> What you have to do
Go through the data below. Pull out every line that has the word "follow".

═══ Source data ═══

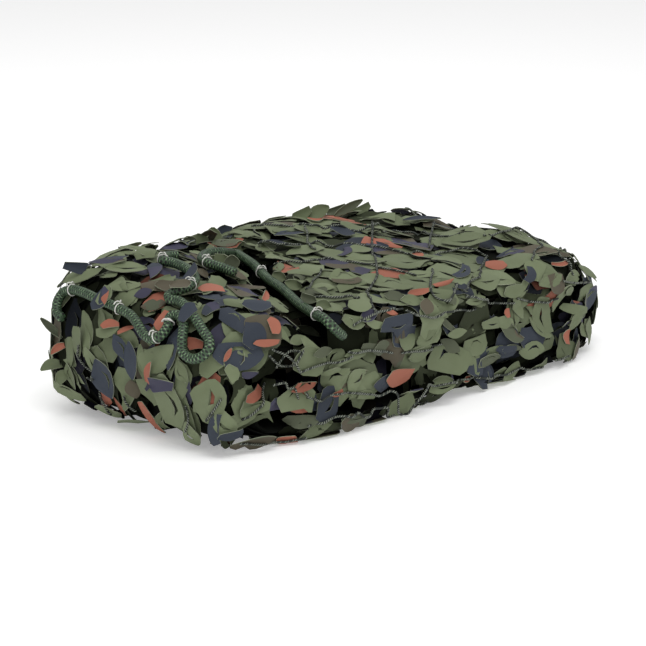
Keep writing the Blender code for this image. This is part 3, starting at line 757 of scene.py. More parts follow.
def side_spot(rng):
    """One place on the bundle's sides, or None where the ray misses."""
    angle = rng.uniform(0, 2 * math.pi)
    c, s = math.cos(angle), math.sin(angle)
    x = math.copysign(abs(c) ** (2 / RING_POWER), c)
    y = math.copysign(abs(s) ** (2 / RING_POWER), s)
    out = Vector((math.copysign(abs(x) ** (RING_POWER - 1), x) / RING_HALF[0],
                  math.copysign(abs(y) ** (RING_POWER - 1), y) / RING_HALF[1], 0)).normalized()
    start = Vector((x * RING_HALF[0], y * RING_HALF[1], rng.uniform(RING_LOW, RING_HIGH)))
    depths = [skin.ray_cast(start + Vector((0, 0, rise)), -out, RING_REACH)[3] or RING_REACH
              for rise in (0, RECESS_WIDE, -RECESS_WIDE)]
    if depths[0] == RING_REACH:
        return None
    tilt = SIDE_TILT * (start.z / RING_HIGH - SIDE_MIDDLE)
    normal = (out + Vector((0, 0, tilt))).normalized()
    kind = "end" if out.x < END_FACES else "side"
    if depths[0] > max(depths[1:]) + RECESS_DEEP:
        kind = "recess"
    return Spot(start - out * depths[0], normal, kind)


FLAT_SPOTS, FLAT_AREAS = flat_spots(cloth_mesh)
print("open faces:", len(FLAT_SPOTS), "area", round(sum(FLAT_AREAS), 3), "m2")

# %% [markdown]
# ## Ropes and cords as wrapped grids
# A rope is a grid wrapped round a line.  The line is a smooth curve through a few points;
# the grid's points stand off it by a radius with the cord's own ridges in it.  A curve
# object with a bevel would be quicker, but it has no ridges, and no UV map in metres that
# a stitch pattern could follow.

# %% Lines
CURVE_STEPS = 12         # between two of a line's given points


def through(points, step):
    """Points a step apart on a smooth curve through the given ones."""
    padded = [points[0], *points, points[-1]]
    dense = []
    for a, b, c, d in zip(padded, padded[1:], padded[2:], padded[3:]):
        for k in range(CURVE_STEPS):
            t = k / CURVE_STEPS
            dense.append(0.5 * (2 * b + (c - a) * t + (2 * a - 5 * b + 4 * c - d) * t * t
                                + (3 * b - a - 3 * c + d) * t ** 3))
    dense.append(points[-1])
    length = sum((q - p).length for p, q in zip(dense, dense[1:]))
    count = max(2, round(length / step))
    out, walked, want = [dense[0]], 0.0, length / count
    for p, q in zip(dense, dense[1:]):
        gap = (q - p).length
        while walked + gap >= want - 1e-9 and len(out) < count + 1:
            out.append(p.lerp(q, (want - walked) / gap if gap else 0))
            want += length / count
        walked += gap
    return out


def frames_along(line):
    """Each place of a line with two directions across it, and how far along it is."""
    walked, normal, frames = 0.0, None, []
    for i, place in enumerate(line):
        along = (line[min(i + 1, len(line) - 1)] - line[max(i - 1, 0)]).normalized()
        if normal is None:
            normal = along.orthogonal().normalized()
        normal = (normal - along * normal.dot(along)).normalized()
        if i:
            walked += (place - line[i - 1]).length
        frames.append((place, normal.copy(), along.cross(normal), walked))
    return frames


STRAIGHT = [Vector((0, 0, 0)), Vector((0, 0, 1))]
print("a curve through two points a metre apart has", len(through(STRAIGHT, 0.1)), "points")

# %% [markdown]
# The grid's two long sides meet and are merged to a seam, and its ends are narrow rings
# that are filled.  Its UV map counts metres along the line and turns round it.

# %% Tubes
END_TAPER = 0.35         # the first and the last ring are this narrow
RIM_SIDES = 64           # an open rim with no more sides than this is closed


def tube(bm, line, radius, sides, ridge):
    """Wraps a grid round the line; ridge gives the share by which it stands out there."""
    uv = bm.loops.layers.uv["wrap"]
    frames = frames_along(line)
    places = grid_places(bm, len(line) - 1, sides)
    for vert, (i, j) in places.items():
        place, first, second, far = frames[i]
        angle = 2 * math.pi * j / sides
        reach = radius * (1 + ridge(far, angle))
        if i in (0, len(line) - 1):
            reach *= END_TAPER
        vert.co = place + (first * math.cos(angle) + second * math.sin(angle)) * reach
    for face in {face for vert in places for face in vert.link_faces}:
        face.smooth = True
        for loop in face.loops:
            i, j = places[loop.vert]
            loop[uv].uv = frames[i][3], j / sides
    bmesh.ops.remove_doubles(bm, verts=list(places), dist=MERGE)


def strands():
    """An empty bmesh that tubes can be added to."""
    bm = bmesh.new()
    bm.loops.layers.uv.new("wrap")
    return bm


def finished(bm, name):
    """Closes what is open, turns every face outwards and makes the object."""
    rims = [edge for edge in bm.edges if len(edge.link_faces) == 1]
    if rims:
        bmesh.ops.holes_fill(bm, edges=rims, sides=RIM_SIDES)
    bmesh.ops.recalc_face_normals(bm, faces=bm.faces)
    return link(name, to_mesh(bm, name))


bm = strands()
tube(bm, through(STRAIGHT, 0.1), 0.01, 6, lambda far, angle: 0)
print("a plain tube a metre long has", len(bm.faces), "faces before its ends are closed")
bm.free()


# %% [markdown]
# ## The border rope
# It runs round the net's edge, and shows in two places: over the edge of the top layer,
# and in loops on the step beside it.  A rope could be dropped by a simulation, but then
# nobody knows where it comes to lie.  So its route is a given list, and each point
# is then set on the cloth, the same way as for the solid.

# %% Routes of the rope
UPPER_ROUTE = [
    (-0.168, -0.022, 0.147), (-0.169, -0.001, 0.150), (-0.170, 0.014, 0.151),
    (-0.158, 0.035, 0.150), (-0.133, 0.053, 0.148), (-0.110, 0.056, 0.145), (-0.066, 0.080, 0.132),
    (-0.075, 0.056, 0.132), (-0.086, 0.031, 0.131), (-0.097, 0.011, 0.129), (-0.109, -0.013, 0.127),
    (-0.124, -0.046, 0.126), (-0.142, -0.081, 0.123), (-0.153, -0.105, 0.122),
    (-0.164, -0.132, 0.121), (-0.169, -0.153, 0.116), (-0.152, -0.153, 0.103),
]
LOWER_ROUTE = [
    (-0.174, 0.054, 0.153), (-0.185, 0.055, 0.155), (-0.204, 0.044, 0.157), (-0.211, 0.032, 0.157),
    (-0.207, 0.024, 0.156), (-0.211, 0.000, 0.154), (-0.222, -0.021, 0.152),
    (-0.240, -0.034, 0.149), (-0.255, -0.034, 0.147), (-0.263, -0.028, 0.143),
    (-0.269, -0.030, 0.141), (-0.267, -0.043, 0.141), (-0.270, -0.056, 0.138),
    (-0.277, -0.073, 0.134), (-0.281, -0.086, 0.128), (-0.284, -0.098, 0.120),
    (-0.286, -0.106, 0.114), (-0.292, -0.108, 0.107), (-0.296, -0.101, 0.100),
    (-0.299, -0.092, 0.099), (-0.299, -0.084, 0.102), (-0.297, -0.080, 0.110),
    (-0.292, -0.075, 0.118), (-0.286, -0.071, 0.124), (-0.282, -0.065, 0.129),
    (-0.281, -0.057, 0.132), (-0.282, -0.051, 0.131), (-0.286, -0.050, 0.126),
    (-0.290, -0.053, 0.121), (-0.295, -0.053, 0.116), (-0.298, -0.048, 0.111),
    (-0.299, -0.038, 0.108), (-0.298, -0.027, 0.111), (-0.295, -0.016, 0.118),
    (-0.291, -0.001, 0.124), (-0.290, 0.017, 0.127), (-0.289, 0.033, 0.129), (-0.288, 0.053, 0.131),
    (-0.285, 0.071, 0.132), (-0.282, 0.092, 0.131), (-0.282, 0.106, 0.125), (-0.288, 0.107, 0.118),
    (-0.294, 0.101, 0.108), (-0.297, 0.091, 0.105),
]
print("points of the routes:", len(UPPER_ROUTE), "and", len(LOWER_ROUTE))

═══

> Exercise answer
Keep writing the Blender code for this image. This is part 3, starting at line 757 of scene.py. More parts follow.
# a stitch pattern could follow.